Innovation Keeps This Press Rolling: Sourcebooks Knows Its Niche, Marries Books with CDs, Web
by Ted Pincus
I never cease to be amazed how some entrepreneurs surmount the most formidable of odds purely through innovative ideas and guerrilla tactics.
Today’s case in point: Dominique Raccah doesn’t know we’re sliding into a recession and her publishing industry is littered with walking wounded.
By thinking way, way outside the box, she’s built Sourcebooks Inc. into a $50 million publisher that’s now among the nation’s top 20 independents. Although she turns out over 200 titles and 4.5 million books per year, she still is the sole owner and lives in the same Naperville house where she founded the company on $17,000 in savings 20 years ago.
In an era when book publishers and bookstores are dying in droves as the reading public becomes increasingly hooked on the Web, her Naperville company’s not only thriving but is over twice as large as in 2004, and she sees more than 15 percent further growth this year.

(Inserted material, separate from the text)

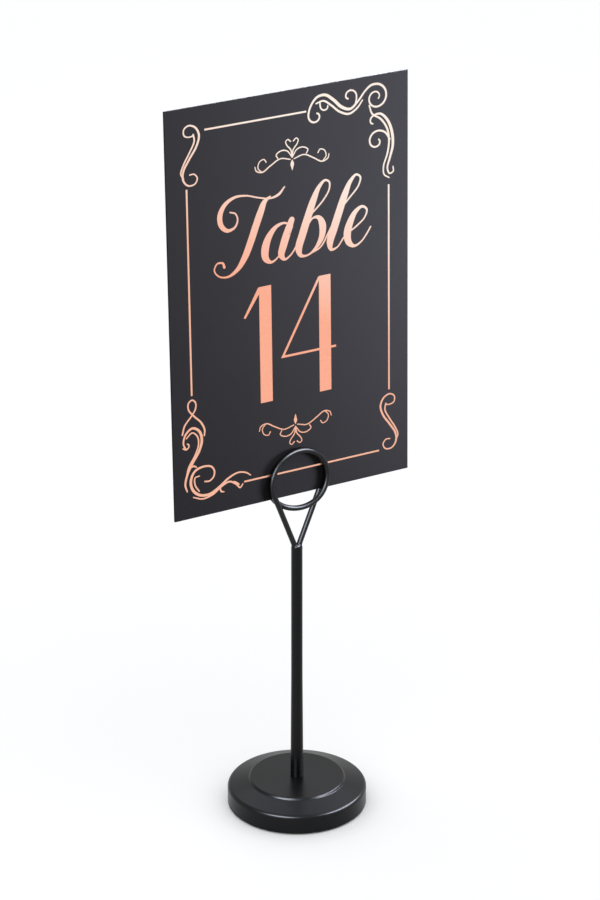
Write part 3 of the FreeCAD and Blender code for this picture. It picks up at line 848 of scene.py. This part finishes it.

What’s the magic formula? It’s creative differentiation and niche focus, says the 50-year-old mother of three. “You must become an intense student of your marketplace. In ours, we recognized early that all books are returnable by the retailers, and you must reinvent yourself every season. So we elected at the outset to mainly issue books that are on the so-called backlist—books that are not hot fad followers but are read, and re-read and referenced as evergreen classics, and can be updated with fresh information each year.”
For example, she saw the groundswell of interest in college selection and created the Fiske Guide to Colleges, which today ranks as the No. 1 such guidebook in the U.S. Her alliance with U.S. News & World Report—pioneer of college rankings—led to a contract to publish all the books issued by that magazine. Her law school guide and med school guide are also No. 1. Similarly, her Sphinxseries is the largest selling resource for legal guidelines on a U.S. regional basis, as are her books on trusts, wills and other categories.
But where Sourcebooks’ innovation really shines is in topics with broad consumer appeal. Its “Complete Book of Baby Names” is another No. 1. Its Casablanca series of romance fiction and self-help books is soaring, as are its books on parenting. It has been the leading pioneer of mixed-media publishing, beginning with We Interrupt This Broadcast . . . , which featured text and CD audio of the 20th century’s most historic moments, as reported on radio. That was followed by Poetry Speaks, which offered text and actual voices on CD of great poets like Robert Frost, Gertrude Stein and T.S. Eliot reading their own verse.
“This was followed by Poetry Speaks Expanded for which we worked seven years to convince the descendants of James Joyce to let us bring his art to life in his own recorded words,” says Raccah.
Then there’s Sourcebooks-Shakespeare which features renowned actors like Kenneth Branagh and Derek Jacoby performing 14 plays in text, photos and CD audio.
Rather than fight trends, Raccah sometimes joins ’em. She next conceived of marrying books to the Web in a special way. Her Media Fusion series has over 100 titles now, including one on Mozart, coordinated with a Web site offering 20 hours of his music.
Ideas like these have catapulted Raccah’s enterprise into the front ranks that no publisher of her size has attained—like a spot on the New York Times best-seller list nine times in the past decade. The ninth was just two weeks ago with I Love You More, a children’s picture book that is the latest in her Jabberwocky series. Its multimedia Poetry Speaks to Children was a best seller two years ago. That was in the wake of hits like And The Crowd Goes Wild, The First Lady, Jefferson’s Great Gamble, Conscious Cuisine, and others by high-profile authors including Dan Rather, George Stephanopolous and Walter Cronkite. Coming out this month, she tells me, are The Entitled, Frank Deford’s tale of modern baseball, and Churchill’s Triumph by Michael Dobbs, former adviser to Margaret Thatcher and John Major.
Raccah, who emigrated with her family from Paris in 1964, earned a master’s at University of Illinois at Chicago and started her mind percolating at Leo Burnett here, isn’t content with just the nation’s largest female-owned publishing house. Last year, she acquired seven small publishers, among them Champion Press, and hopes to double her output to 9 million copies in four years.
What’s the next hot topic? Childhood obesity, she says. “It’s becoming an epidemic.” And for Sourcebooks, that could be more fat of the land.